Casi la mitad del mundo. A pocos grados se encuentra la capital de este país que lleva por nombre el de la famosa línea equinoccial que divide el planeta en norte y sur: Ecuador. Quito es una ciudad serrana, rodeada de montañas y un volcán, el Pichincha. Este viaje lo realicé en febrero de 1992, llegué un 03 de febrero desde Cuenca, luego de una extensa visita a unos amigos que vivían en esa ciudad. Había ido a este país por dos motivos personales: visitar precisamente a Laura y Patrick (y su hijito Camilo); y reacomodar mi vida, ya que estaba dejando Lima tras muchos años para instalarme en Trujillo. Antes de tomar la decisión final, quise hacer este periplo.
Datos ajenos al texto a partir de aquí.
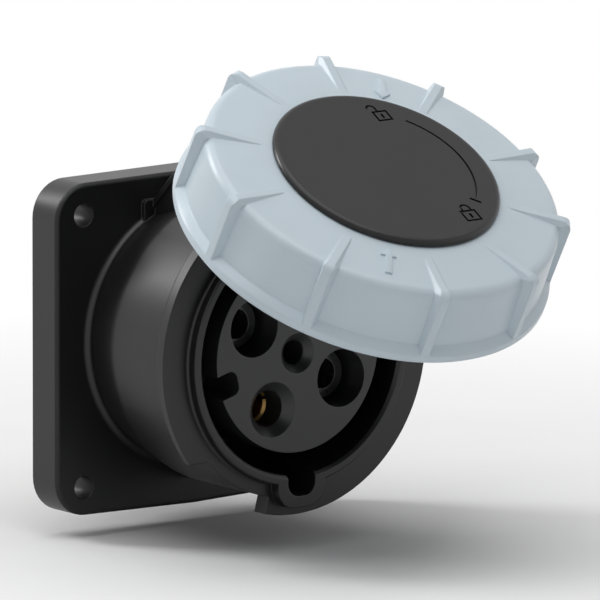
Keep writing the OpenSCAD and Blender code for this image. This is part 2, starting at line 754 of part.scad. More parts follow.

Había estado en Ecuador en 1976, pero había llegado hasta Machala; en realidad, no era mucho. Esto sí era más extenso. Ecuador estaba en una bonanza económica y nosotros salíamos del desastre que fue (no lo olvidaré) el gobierno de Alan García. Muchas instituciones, turistas, proyectos se habían alejado de nuestro país por la violencia, la inestabilidad política y la terrible inflación que nos comían. Ecuador estaba lindo, pujante; sus carreteras eran envidiables y sus lugares se veían llenos de personas que querían conocer un país andino. Y Quito puede ofrecer muchas cosas como ciudad.
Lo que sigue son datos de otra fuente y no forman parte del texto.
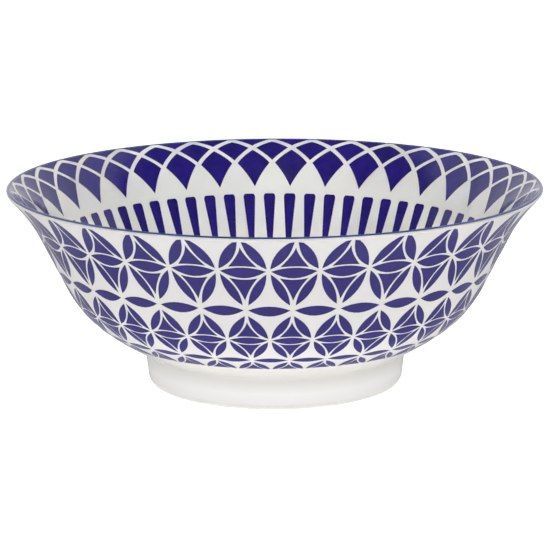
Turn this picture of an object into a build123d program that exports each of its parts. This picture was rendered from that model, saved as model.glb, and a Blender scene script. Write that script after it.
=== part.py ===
from build123d import *
import os
from math import acos, asin, cos, degrees, radians, sin, sqrt

# Footed porcelain serving bowl with a printed cobalt decoration.
# Millimetres, +Z up.  The origin is the centre of the standing ring, on the table.
# Every section is drawn in the XZ plane, as (radius, height), and turned about Z.

# ---- driving dimensions of the glazed bowl
RIM_RADIUS = 101.6
HEIGHT = 76.3
LIP_ROUND = 0.85          # radius of the rounded lip

WALL_SLOPE = 63.8         # straight part of the wall, degrees from level
WALL_THICKNESS = 3.3
BELLY_SLOPE = 36.0        # where the tight belly curve meets the shallow one
BELLY_RADIUS = 44.0
BELLY_CENTRE = (40.5, 58.4)
SHALLOW_RADIUS = 150.0
LIP_FLARE_RADIUS = 60.0   # outside of the flared lip
LIP_FLARE_INSIDE = 62.0
FLOOR_RADIUS = 80.0       # curve between the belly and the flat floor, inside
UNDERSIDE_HEIGHT = 6.0    # flat underside, inside the foot ring

FOOT_RADIUS = 48.6        # at the table, before the edge is rounded
FOOT_DRAFT = 6.4          # the foot widens towards the bowl, degrees
FOOT_INNER_RADIUS = 43.6
FOOT_OUTER_ROUND = 2.2
FOOT_INNER_ROUND = 1.2
FOOT_FILLET = 2.4         # glaze pooled where the foot meets the wall
UNDERSIDE_FILLET = 1.5

GLAZE = 0.25              # glaze thickness
BARE_HEIGHT = 2.2         # the standing ring is left unglazed up to here
PRINT = 0.15              # thickness of the printed colour

RIM_LINE_RISE = 0.05      # painted rim line: stands this far above the glaze beside it
RIM_LINE_OUTER = -4.0     # from here, degrees above level outside
RIM_LINE_INNER = 130.0    # over the lip to here, inside
RIM_LINE_ARCS = 8         # short arcs that make up its round section

# heights that each printed transfer covers on the wall
LATTICE_HEIGHTS = (19.4, 74.6)
BORDER_HEIGHTS = (58.8, 75.4)
RAY_HEIGHTS = (20.5, 56.2)


# ---- directions in the section: along the wall, and out of its outer face
def outward(slope):
    return Vector(sin(radians(slope)), 0, -cos(radians(slope)))


def section_point(radius, height):
    return Vector(radius, 0, height)


# ---- centres of the tangent arcs
LIP_CENTRE = section_point(RIM_RADIUS - LIP_ROUND, HEIGHT - LIP_ROUND)
BELLY = section_point(*BELLY_CENTRE)
SHALLOW = BELLY + outward(BELLY_SLOPE) * (BELLY_RADIUS - SHALLOW_RADIUS)
BELLY_INSIDE = BELLY_RADIUS - WALL_THICKNESS
FLOOR = BELLY + outward(BELLY_SLOPE) * (BELLY_INSIDE - FLOOR_RADIUS)


def flare_centre(distance_to_wall, distance_to_lip):
    """Centre at one distance outside the belly's wall tangent, and another from the lip."""
    normal = outward(WALL_SLOPE)
    along = Vector(cos(radians(WALL_SLOPE)), 0, sin(radians(WALL_SLOPE)))
    start = BELLY + normal * distance_to_wall
    gap = start - LIP_CENTRE
    b = gap.dot(along)
    c = gap.dot(gap) - distance_to_lip ** 2
    return start + along * (-b - sqrt(b * b - c))


FLARE = flare_centre(BELLY_RADIUS + LIP_FLARE_RADIUS, LIP_FLARE_RADIUS + LIP_ROUND)
FLARE_IN = flare_centre(BELLY_INSIDE + LIP_FLARE_INSIDE, LIP_FLARE_INSIDE - LIP_ROUND)
FLARE_END = degrees(asin((FLARE - LIP_CENTRE).X / (LIP_FLARE_RADIUS + LIP_ROUND)))
FLARE_IN_END = degrees(asin((FLARE_IN - LIP_CENTRE).X / (LIP_FLARE_INSIDE - LIP_ROUND)))


def arc(centre, radius, start, end):
    """Arc about a centre between two slopes; a negative radius bends the other way."""
    middle = (start + end) / 2
    points = [centre + outward(slope) * radius for slope in (start, middle, end)]
    return Edge.make_three_point_arc(*points)


def closed_face(edges):
    """Face of the edges in turn, with straight lines across the gaps between them."""
    loop = []
    for edge, following in zip(edges, edges[1:] + edges[:1]):
        loop.append(edge)
        if (following @ 0 - edge @ 1).length > 1e-6:
            loop.append(Edge.make_line(edge @ 1, following @ 0))
    return Face(Wire(loop))


def wall_section(inset):
    """Half section of wall and floor, with every face moved into the clay by inset."""
    lip = LIP_ROUND - inset
    lip_start = LIP_CENTRE - outward(FLARE_IN_END) * lip
    lip_end = LIP_CENTRE + outward(FLARE_END) * lip
    lip_top = LIP_CENTRE - outward((FLARE_IN_END + FLARE_END) / 2 - 90) * lip
    shallow = SHALLOW_RADIUS - inset
    underside = UNDERSIDE_HEIGHT + inset
    underside_slope = degrees(acos((SHALLOW.Z - underside) / shallow))
    floor = FLOOR.Z - FLOOR_RADIUS - inset
    edges = [
        Edge.make_line((0, 0, underside), (0, 0, floor)),
        arc(FLOOR, FLOOR_RADIUS + inset, 0, BELLY_SLOPE),
        arc(BELLY, BELLY_INSIDE + inset, BELLY_SLOPE, WALL_SLOPE),
        arc(FLARE_IN, inset - LIP_FLARE_INSIDE, WALL_SLOPE, FLARE_IN_END),
        Edge.make_three_point_arc(lip_start, lip_top, lip_end),
        arc(FLARE, -LIP_FLARE_RADIUS - inset, FLARE_END, WALL_SLOPE),
        arc(BELLY, BELLY_RADIUS - inset, WALL_SLOPE, BELLY_SLOPE),
        arc(SHALLOW, shallow, BELLY_SLOPE, underside_slope),
    ]
    return closed_face(edges)


def at_corner(face, radius, height):
    """The vertex of a section nearest to a place."""
    return face.vertices().sort_by_distance((radius, 0, height))[0]


def foot_section(inset):
    """Half section of the foot ring, reaching up into the wall."""
    lean = sin(radians(FOOT_DRAFT))
    outside = FOOT_RADIUS - inset
    inside = FOOT_INNER_RADIUS + inset
    inside_top = 11.5
    outside_top = 14.5
    face = Face(Wire.make_polygon([
        section_point(inside, 0),
        section_point(inside - lean * inside_top, inside_top),
        section_point(outside + lean * outside_top, outside_top),
        section_point(outside, 0),
    ], close=True))
    face = face.fillet_2d(FOOT_OUTER_ROUND - inset, [at_corner(face, outside, 0)])
    return face.fillet_2d(FOOT_INNER_ROUND - inset, [at_corner(face, inside, 0)])


def spin(face):
    """Turn a section all the way round the bowl's axis."""
    return revolve(face, Axis.Z, 360)


# ---- clay, glaze and painted rim line
def glaze_sections():
    """The glaze coats: under the floor, inside the bowl, and outside it down the foot."""
    glazed = wall_section(0) + foot_section(0)
    corner_slope = degrees(acos((SHALLOW.Z - 12.5) / SHALLOW_RADIUS))
    corner = SHALLOW + outward(corner_slope) * SHALLOW_RADIUS
    glazed = glazed.face()
    glazed = glazed.fillet_2d(FOOT_FILLET, [at_corner(glazed, corner.X, corner.Z)])
    inner_corner_radius = FOOT_INNER_RADIUS - 1.0
    glazed = glazed.fillet_2d(UNDERSIDE_FILLET, [at_corner(glazed, inner_corner_radius, 8.5)])
    clay = wall_section(GLAZE) + foot_section(GLAZE)
    bare = Face(Wire.make_polygon([
        section_point(0, -1),
        section_point(0, BARE_HEIGHT),
        section_point(RIM_RADIUS, BARE_HEIGHT),
        section_point(RIM_RADIUS, -1),
    ], close=True))
    return (glazed - clay - bare - rim_line_section()).faces().sort_by(Axis.X)


def rim_line_section():
    """Crescent of coloured glaze over the lip, down to the clay."""
    inner = LIP_ROUND - GLAZE
    outer = LIP_ROUND + RIM_LINE_RISE
    start = 90 + RIM_LINE_OUTER
    step = (RIM_LINE_INNER - RIM_LINE_OUTER) / RIM_LINE_ARCS
    slopes = [start + step * i for i in range(RIM_LINE_ARCS + 1)]
    spans = list(zip(slopes, slopes[1:]))
    under = [arc(LIP_CENTRE, inner, low, high) for low, high in spans]
    over = [arc(LIP_CENTRE, outer, high, low) for low, high in reversed(spans)]
    return closed_face(under + over)


# ---- printed transfers: thin bands lying on the glaze
def transfer(heights, side):
    """One printed band between two heights; side is -1 outside the wall and 0 inside it."""
    low, high = heights
    band = Face(Wire.make_polygon([
        section_point(0, low),
        section_point(0, high),
        section_point(RIM_RADIUS + PRINT, high),
        section_point(RIM_RADIUS + PRINT, low),
    ], close=True))
    skin = (wall_section(-PRINT) - wall_section(0)) & band
    return skin.faces().sort_by(Axis.X)[side]


def save(name, section):
    """Write the ring that a section makes."""
    export_step(spin(section), f"parts/{name}.step")


os.makedirs("parts", exist_ok=True)
glaze_underside, glaze_inside, glaze_outside = glaze_sections()
save("body", wall_section(GLAZE))
save("foot_ring", (foot_section(GLAZE) - wall_section(GLAZE)).face())
save("glaze_outside", glaze_outside)
save("glaze_inside", glaze_inside)
save("glaze_underside", glaze_underside)
save("rim_line", rim_line_section())
save("lattice_transfer", transfer(LATTICE_HEIGHTS, -1))
save("border_transfer", transfer(BORDER_HEIGHTS, 0))
save("ray_transfer", transfer(RAY_HEIGHTS, 0))
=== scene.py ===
"""A flared porcelain serving bowl with a cobalt print, on a pale studio floor."""

import math

import bmesh
import bpy
import numpy as np
from mathutils import Matrix, Vector


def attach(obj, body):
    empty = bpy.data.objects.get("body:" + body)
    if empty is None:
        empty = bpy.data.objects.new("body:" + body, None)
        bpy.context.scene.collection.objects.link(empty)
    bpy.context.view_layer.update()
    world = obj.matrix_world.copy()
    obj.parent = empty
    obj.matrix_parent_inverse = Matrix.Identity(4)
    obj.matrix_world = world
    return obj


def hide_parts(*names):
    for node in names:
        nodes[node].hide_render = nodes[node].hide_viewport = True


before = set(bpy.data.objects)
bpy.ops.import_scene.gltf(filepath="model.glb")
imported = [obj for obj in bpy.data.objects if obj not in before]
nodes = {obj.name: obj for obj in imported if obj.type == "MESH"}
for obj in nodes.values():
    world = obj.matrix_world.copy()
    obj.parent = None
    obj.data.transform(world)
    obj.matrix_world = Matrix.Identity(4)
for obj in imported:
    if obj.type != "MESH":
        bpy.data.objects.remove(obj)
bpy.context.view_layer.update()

MM = 0.001
TURNS = 384

# The bowl's profile in millimetres, the same arcs as the CAD frame. A slope is the angle of
# the outward normal from straight down; a negative radius is an arc bulging the other way.
GLAZE = 0.25
LIP_ROUND = 0.85
LIP = np.array([100.75, 75.45])
BELLY = np.array([40.5, 58.4])
BELLY_OUT = 44.0
BELLY_IN = 40.7
WALL_SLOPE = 63.8
BELLY_SLOPE = 36.0
SHALLOW_OUT = 150.0
FLARE_OUT = 60.0
FLARE_IN = 62.0
FLOOR_IN = 80.0
FOOT_RADIUS = 48.6
FOOT_DRAFT = 6.4
FOOT_FILLET = 2.4
BARE_HEIGHT = 2.2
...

Una vez instalado en un hotel céntrico y apoyado de una guía, me dirigí a recorrer el centro viejo, cerca del Panecillo. Quizá para muchas personas no hallen atractivo las ciudades con calles en subida y bajada, pero como había vivido muchos años en Arequipa, las ciudades así me atraen mucho (Trujillo es excesivamente plana). Las estrechas calles del Centro Viejo son atractivas, bulliciosas. Me fui a la Plaza Mayor, por ahí había que empezar; el palacio de Carandolet, la sede de gobierno no es algo notable; tampoco lo es la catedral; pero si hay algo bello por ver en esta ciudad son las iglesias de San Francisco y la Compañía, extraordinarios monumentos barrocos que han sufrido modificaciones por las reconstrucciones hechas luego de diversos violentos terremotos que asolaron la ciudad. Si uno quiero ver la joya de la ciudad, uno debe ir al convento de San Francisco. Iglesia y claustro son una belleza impresionante. En realidad, con las iglesias de El Sagrario y La Compañía, esta ciudad tiene para competir con las de Cuzco, Guanajuato o Potosí. Entrar a ver los espacios aéreos, cúpulas totalmente labradas, sus altares en pan de oro y sus innumerables cuadros de la escuela quiteña te apabullan por la belleza y el boato. Mención aparte es sus yeserías, sus imágenes, muchas de ellas hechas por un gran artista como fue Bernando Legarda (hay una en la iglesia de San Francisco en Trujillo, ciudad en la que hay bastantes trabajos de la escuela quiteña - por ejemplo, el convento de las carmelitas es obra de jóvenes quiteñas-). Hay que ir a ver el Museo de Arte Colonial, es una visita obligada. Los claustros de San Francisco tienen su propia identidad y difieren bastante del complejo construido por esta congregación en la ciudad de Lima.
2 comentarios:
He viajado contigo ahora leyendo lo que has escrito y me acordé del barroco brasileño y las bellas iglesias que visité durante viaje a lo que llamamos de Ciudades Historicas en Minas Gerias (uno de lo que llamamos estado Brasileño) y tambíen de lo Museo de Arte Sacra de mi ciudad, ejemplo del Barroco Paulista (tardio y menos rebuscado que lo de Minas Gerais). He decidido que cuando yo regrese al Brasil saliré de viaje por America Latina. Ojalá! Tendré la suerte de conocer a las bellezas mencionadas por ti.
Saludos desde Orduña.
Hola Meg,´sí gracias por el comentario. Un día debo ir a Ouro Preto, es un sueño y una obligación. Pronto voy a contar mi experiencia en dos ciudades barrocas impostergables: Juli en Puno y Potosí en Bolivia.